On 4/25/25 06:05, Graham Leggett via dev wrote:
On 25 Apr 2025, at 11:07, Ruediger Pluem <rpl...@apache.org> wrote:

I currently try to update our release scripts to work with git / Github instead 
of Subversion, but I get a little bit stuck.
The main reason I get stuck is the technical difference of tags between git and 
Subversion.
Currently we create release tags / candidates in Subversion which we use as 
small / short branches to which we commit a small
amount of changes e.g. the changes in include/ap_release.h. Once we have done 
this on the final candidate we never touch this
branch again. We consider it a tag now.
Doing the same with git would mean that we also would need to create branches 
for release candidates and then tag the final commit
on these branches appropriately. Renaming and removing of stale intermediate 
candidates would also work with git even though it is
not that straight forward as with Subversion. But in the end we would have a 
tag for each release plus a branch. This has the
potential to bloat our branches in git. Hence my question is if we want to 
continue this approach or if we want to use a different
approach. And if we want to keep this approach do we want to prefix the names 
of these release branches with e.g. 'release/'?

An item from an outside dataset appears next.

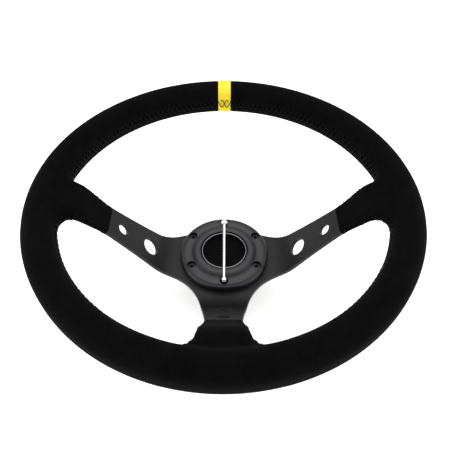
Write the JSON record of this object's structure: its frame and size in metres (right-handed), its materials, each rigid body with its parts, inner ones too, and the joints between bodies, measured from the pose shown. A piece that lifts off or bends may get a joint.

My first thought is how much of the ecosystem out there breaks by changing 
this. Distros rely on us doing things in a certain way to detect updates, etc.

Second is does this now rely on us having Github accounts? Github and Apache 
are separate organisations, and mixing them is not good.

Rely is perhaps too strong a word to use here, but not entirely inaccurate. You can continue using your ASF credentials and push to gitbox.apache.org the same way you'd push to svn right now, so commit-wise you're able to continue your work wherever the repository is.

For interacting with GitHub PRs and issues, you would need a GitHub account if you intend to comment on those...for now at least, there are some ideas in the pipeline for a way to reply to an issue or PR via email, but that's a while away. You can still close/merge issues and PRs using the commit title/body interface for that (things like "this fixes #123", even without a GitHub account.